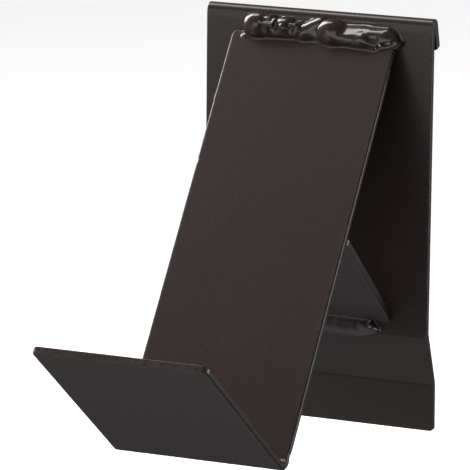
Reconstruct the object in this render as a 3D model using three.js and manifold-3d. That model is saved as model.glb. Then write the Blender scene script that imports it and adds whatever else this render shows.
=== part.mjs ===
import * as THREE from 'three';
import { mergeVertices } from 'three/addons/utils/BufferGeometryUtils.js';
import Module from 'manifold-3d';

// A stand for a photo album, bent and welded from sheet steel and painted. Sizes are millimetres.
// +X is across its width, +Y is towards the wall behind it and +Z is up. The origin is where the top
// edge of a rail sits: under the crest of the hook, against the back of the plate, at mid-width.
// Heights are measured up from the lower edge of the foot, and headings are degrees from +Y to +Z.

const sheet = 3;
const gap = 0.3;

const plateWidth = 100;
const plateHeight = 175.5;
const hookRadius = 0.3;
const hookSplay = 16;
const flapRun = 10.8;
const joggleTop = 43;
const joggleBottom = 20;
const joggleRadius = 5;
const footSetback = 9.65;
const footLean = 1.8;

const panelWidth = 72.4;
const panelShift = -0.9;
const panelTop = 165.5;
const panelLean = 37;
const panelRun = 187.3;
const panelRadius = 3;
const lipRun = 97;

const braceWidth = 72.4;
const braceShift = -1;
const braceTop = 50.2;
const braceSlope = 40.2;

// The weld beads. Each is a row of dabs between two places along X, and reach is half a dab's size along
// X, Y and Z. A bead of the top groove may start below the groove's line and climb as it goes.
const topBeads = [
  { name: 'weld_top_left', from: -28.3, to: -12.7, drop: 0, climb: 0, dabs: 6, reach: [5, 4.2, 5] },
  { name: 'weld_top_tail', from: -5.2, to: 0.9, drop: 0.6, climb: 4.6, dabs: 5, reach: [2, 2.8, 2] },
  { name: 'weld_top_right', from: 9, to: 28.5, drop: 0.3, climb: 0, dabs: 7, reach: [5.8, 4.2, 4.8] },
];
const plateBead = { name: 'weld_brace_plate', from: -31, to: 25.5, dabs: 13, reach: [3.6, 2.6, 2.9] };
const panelBead = { name: 'weld_brace_panel', from: -28, to: 24, dabs: 12, reach: [3.6, 2.9, 2.9] };
const dabSwell = 0.05;
const dabRipple = 0.12;

const footZ = sheet - plateHeight;
const headingDown = 270;
const headingPanel = headingDown - panelLean;
const headingBrace = 180 - braceSlope;

const paint = { color: 0x37312f, roughness: 0.42, metalness: 0 };
const weldPaint = { color: 0x332e2c, roughness: 0.2, metalness: 0 };

const wasm = await Module();
wasm.setup();

function radians(degrees) {
  return THREE.MathUtils.degToRad(degrees);
}

function toward(heading) {
  return new THREE.Vector2(Math.cos(radians(heading)), Math.sin(radians(heading)));
}

// The point reached from a start by going a distance along a heading.
function along(start, heading, distance) {
  return start.clone().addScaledVector(toward(heading), distance);
}

// The side view of a bent sheet. The walk follows one face, runs and bends in turn, with the sheet on
// its left. A bend is positive to the left, and its radius is the one inside the bend.
function sheetSection(start, heading, steps, thickness = sheet) {
  const face = [start.clone()];
  const back = [along(start, heading + 90, thickness)];
  let at = start.clone();
  let facing = heading;
  const note = () => {
    face.push(at.clone());
    back.push(along(at, facing + 90, thickness));
  };
  for (const step of steps) {
    if (step.run) {
      at = along(at, facing, step.run);
      note();
    } else {
      const side = Math.sign(step.bend);
      const radius = side > 0 ? step.radius + thickness : step.radius;
      const centre = along(at, facing + 90 * side, radius);
      const pieces = Math.ceil(Math.abs(step.bend) / 9);
      for (let i = 0; i < pieces; i += 1) {
        facing += step.bend / pieces;
        at = along(centre, facing - 90 * side, radius);
        note();
      }
    }
  }
  return face.concat(back.reverse());
}

// A side view in Y and Z, drawn out along X from the left edge.
function acrossWidth(section, width, shift) {
  const straight = { depth: width, bevelEnabled: false };
  const geometry = new THREE.ExtrudeGeometry(new THREE.Shape(section), straight);
  const x = new THREE.Vector3(1, 0, 0);
  const y = new THREE.Vector3(0, 1, 0);
  const z = new THREE.Vector3(0, 0, 1);
  geometry.applyMatrix4(new THREE.Matrix4().makeBasis(y, z, x));
  geometry.translate(shift - width / 2, 0, 0);
  return geometry;
}

function toSolid(geometry) {
  const bare = geometry.clone();
  bare.deleteAttribute('normal');
  bare.deleteAttribute('uv');
  const merged = mergeVertices(bare, 1e-4);
  const vertProperties = new Float32Array(merged.attributes.position.array);
  const triVerts = new Uint32Array(merged.index.array);
  return new wasm.Manifold(new wasm.Mesh({ numProp: 3, vertProperties, triVerts }));
}

function toGeometry(solid) {
  const mesh = solid.getMesh();
  const geometry = new THREE.BufferGeometry();
  geometry.setAttribute('position', new THREE.BufferAttribute(mesh.vertProperties, 3));
  geometry.setIndex(new THREE.BufferAttribute(mesh.triVerts, 1));
  geometry.computeVertexNormals();
  return geometry;
}

function named(name, geometry, look) {
  const mesh = new THREE.Mesh(geometry, new THREE.MeshStandardMaterial(look));
  mesh.name = name;
  return mesh;
}

// The back plate: hook flap, crest, flat plate, joggle and foot in one bent strip, walked along the
// flap's back, over the crest and down the front.
const hookOuter = hookRadius + sheet;
const hookCentre = new THREE.Vector2(hookRadius, sheet - hookOuter);

function plateSection() {
  const flapTop = along(hookCentre, hookSplay, hookOuter);
  const flapEnd = along(flapTop, headingDown + hookSplay, flapRun);
  const lean = Math.tan(radians(footLean));
  const joggleDepth = footSetback - lean * joggleBottom;
  const joggleDrop = joggleTop - joggleBottom;
  const slope = THREE.MathUtils.radToDeg(Math.atan2(joggleDepth, joggleDrop));
  const upperTangent = (joggleRadius + sheet) * Math.tan(radians(slope / 2));
  const lowerTangent = joggleRadius * Math.tan(radians((slope - footLean) / 2));
  const plateRun = hookCentre.y - (footZ + joggleTop) - upperTangent;
  const slopeRun = Math.hypot(joggleDepth, joggleDrop) - upperTangent - lowerTangent;
  const footRun = joggleBottom / Math.cos(radians(footLean)) - lowerTangent;
  return sheetSection(flapEnd, 90 + hookSplay, [
    { run: flapRun },
    { bend: 180 - hookSplay, radius: hookRadius },
    { run: plateRun },
    { bend: slope, radius: joggleRadius },
    { run: slopeRun },
    { bend: footLean - slope, radius: joggleRadius },
    { run: footRun },
  ]);
}

function backPlate() {
  return named('back_plate', acrossWidth(plateSection(), plateWidth, 0), paint);
}

// The front panel leans on the plate by the back corner of its square top end, and its lip turns up
// and forward at a right angle.
const panelTopBack = new THREE.Vector2(-sheet - gap, 0);
const panelStart = new THREE.Vector2(along(panelTopBack, headingPanel - 90, sheet).x, footZ + panelTop);

function frontPanel() {
  const section = sheetSection(panelStart, headingPanel, [
    { run: panelRun - panelRadius },
    { bend: -90, radius: panelRadius },
    { run: lipRun - panelRadius },
  ]);
  return named('front_panel', acrossWidth(section, panelWidth, panelShift), paint);
}

// The brace is a flat strip from the plate up to the back of the panel. Its upper face is walked, from
// the plate, until its lower corner is a gap short of the panel.
const braceStart = new THREE.Vector2(-sheet - gap, footZ + braceTop);

function braceLength() {
  const across = toward(headingPanel - 90);
  const panelBack = along(panelStart, headingPanel + 90, sheet + gap);
  const lowerCorner = along(braceStart, headingBrace + 90, sheet);
  return panelBack.sub(lowerCorner).dot(across) / toward(headingBrace).dot(across);
}

function brace() {
  const section = sheetSection(braceStart, headingBrace, [{ run: braceLength() }]);
  return named('brace', acrossWidth(section, braceWidth, braceShift), paint);
}

// Room taken by a straight piece of sheet, with the gap added all round it.
function roomFor(start, heading, run) {
  const corner = along(along(start, heading - 90, gap), heading + 180, gap);
  const section = sheetSection(corner, heading, [{ run: run + 2 * gap }], sheet + 2 * gap);
  return toSolid(acrossWidth(section, plateWidth + 2 * gap, 0));
}

// A weld bead is a row of overlapping dabs from one end to the other, fitted to the sheets beside it.
// Its dabs are largest at the ends, and every second one is a little smaller.
function weldBead(bead, ends, neighbours) {
  const [sides, rings] = [14, 10];
  let solid = null;
  for (let i = 0; i < bead.dabs; i += 1) {
    const t = i / (bead.dabs - 1);
    const size = 1 + dabSwell * Math.cos(2 * Math.PI * t) - dabRipple * (i % 2);
    const dab = new THREE.SphereGeometry(1, sides, rings);
    dab.scale(bead.reach[0], bead.reach[1] * size, bead.reach[2] * size);
    const at = new THREE.Vector3().lerpVectors(ends[0], ends[1], t);
    dab.translate(at.x, at.y, at.z);
    const added = toSolid(dab);
    solid = solid ? solid.add(added) : added;
  }
  for (const neighbour of neighbours) {
    solid = solid.subtract(neighbour);
  }
  return named(bead.name, toGeometry(solid), weldPaint);
}

const plateRoom = roomFor(new THREE.Vector2(-sheet, sheet), headingDown, plateHeight - joggleTop);
const panelRoom = roomFor(panelStart, headingPanel, panelRun / 2);
const braceRoom = roomFor(braceStart, headingBrace, braceLength());

// The three top beads lie in the groove between the plate and the panel's top end.
const grooveLine = new THREE.Vector2(panelStart.x + 0.7, panelStart.y + 2.6);

function topWeld(bead) {
  const low = grooveLine.y - bead.drop;
  const first = new THREE.Vector3(bead.from, grooveLine.x, low);
  const last = new THREE.Vector3(bead.to, grooveLine.x, low + bead.climb);
  return weldBead(bead, [first, last], [plateRoom, panelRoom]);
}

// One bead lies under the brace along the plate, and one under it along the back of the panel. The
// line of each is a little out from the corner that it fills.
const plateCorner = along(braceStart, headingBrace + 90, sheet);
const panelCorner = along(plateCorner, headingBrace, braceLength());
const plateBeadLine = plateCorner.clone().add(new THREE.Vector2(1.6, -1.6));
const panelBeadLine = along(along(panelCorner, headingBrace + 90, 0.8), headingBrace + 180, 0.8);

function braceWeld(bead, line, wall) {
  const first = new THREE.Vector3(bead.from, line.x, line.y);
  const last = new THREE.Vector3(bead.to, line.x, line.y);
  return weldBead(bead, [first, last], [wall, braceRoom]);
}

const stand = new THREE.Group();
stand.add(backPlate(), frontPanel(), brace(), ...topBeads.map(topWeld));
stand.add(braceWeld(plateBead, plateBeadLine, plateRoom), braceWeld(panelBead, panelBeadLine, panelRoom));

export default stand;
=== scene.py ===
"""The looks of a stand for a photo album: bent sheet steel, welded by hand and painted dark brown.

The shapes are worked out in millimetres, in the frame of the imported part, and become metres when a
piece is made. Side views are in Y and Z, and headings are degrees from +Y to +Z.
"""

import math
import random

import bpy
import numpy as np
from mathutils import Matrix, Vector


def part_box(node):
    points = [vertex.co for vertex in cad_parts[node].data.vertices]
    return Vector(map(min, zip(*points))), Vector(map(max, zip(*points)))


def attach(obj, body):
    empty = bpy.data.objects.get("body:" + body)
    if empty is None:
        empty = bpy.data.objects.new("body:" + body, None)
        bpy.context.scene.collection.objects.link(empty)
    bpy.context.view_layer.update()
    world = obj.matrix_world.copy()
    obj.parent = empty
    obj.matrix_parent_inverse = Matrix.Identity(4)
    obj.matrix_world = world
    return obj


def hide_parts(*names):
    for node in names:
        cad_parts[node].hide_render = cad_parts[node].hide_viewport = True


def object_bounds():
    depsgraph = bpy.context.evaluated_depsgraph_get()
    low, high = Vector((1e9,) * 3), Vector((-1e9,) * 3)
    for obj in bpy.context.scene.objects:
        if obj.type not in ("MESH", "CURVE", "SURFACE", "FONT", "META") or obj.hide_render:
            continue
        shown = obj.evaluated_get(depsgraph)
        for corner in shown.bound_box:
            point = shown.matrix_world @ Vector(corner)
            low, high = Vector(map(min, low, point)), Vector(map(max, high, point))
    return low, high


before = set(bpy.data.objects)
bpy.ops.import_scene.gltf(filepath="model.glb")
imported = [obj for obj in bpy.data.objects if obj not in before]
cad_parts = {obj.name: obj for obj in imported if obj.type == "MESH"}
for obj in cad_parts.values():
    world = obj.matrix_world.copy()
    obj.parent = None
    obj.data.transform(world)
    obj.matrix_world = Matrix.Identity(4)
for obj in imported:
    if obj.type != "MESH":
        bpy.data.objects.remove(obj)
cad_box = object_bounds()

MM = 0.001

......

Task to complete: Only the lines from the start of the data to the line holding "const braceSlope = 40.2;" are wanted; return them exactly, both ends included.

Output of the exercise:
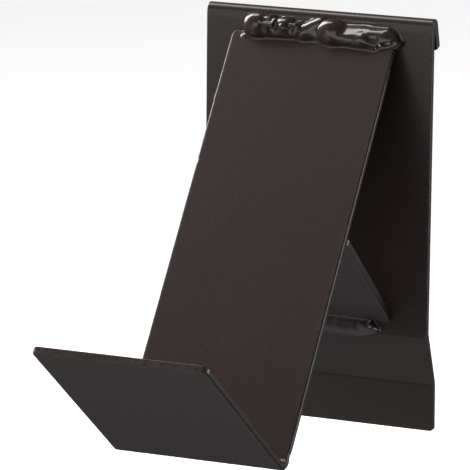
Reconstruct the object in this render as a 3D model using three.js and manifold-3d. That model is saved as model.glb. Then write the Blender scene script that imports it and adds whatever else this render shows.
=== part.mjs ===
import * as THREE from 'three';
import { mergeVertices } from 'three/addons/utils/BufferGeometryUtils.js';
import Module from 'manifold-3d';

// A stand for a photo album, bent and welded from sheet steel and painted. Sizes are millimetres.
// +X is across its width, +Y is towards the wall behind it and +Z is up. The origin is where the top
// edge of a rail sits: under the crest of the hook, against the back of the plate, at mid-width.
// Heights are measured up from the lower edge of the foot, and headings are degrees from +Y to +Z.

const sheet = 3;
const gap = 0.3;

const plateWidth = 100;
const plateHeight = 175.5;
const hookRadius = 0.3;
const hookSplay = 16;
const flapRun = 10.8;
const joggleTop = 43;
const joggleBottom = 20;
const joggleRadius = 5;
const footSetback = 9.65;
const footLean = 1.8;

const panelWidth = 72.4;
const panelShift = -0.9;
const panelTop = 165.5;
const panelLean = 37;
const panelRun = 187.3;
const panelRadius = 3;
const lipRun = 97;

const braceWidth = 72.4;
const braceShift = -1;
const braceTop = 50.2;
const braceSlope = 40.2;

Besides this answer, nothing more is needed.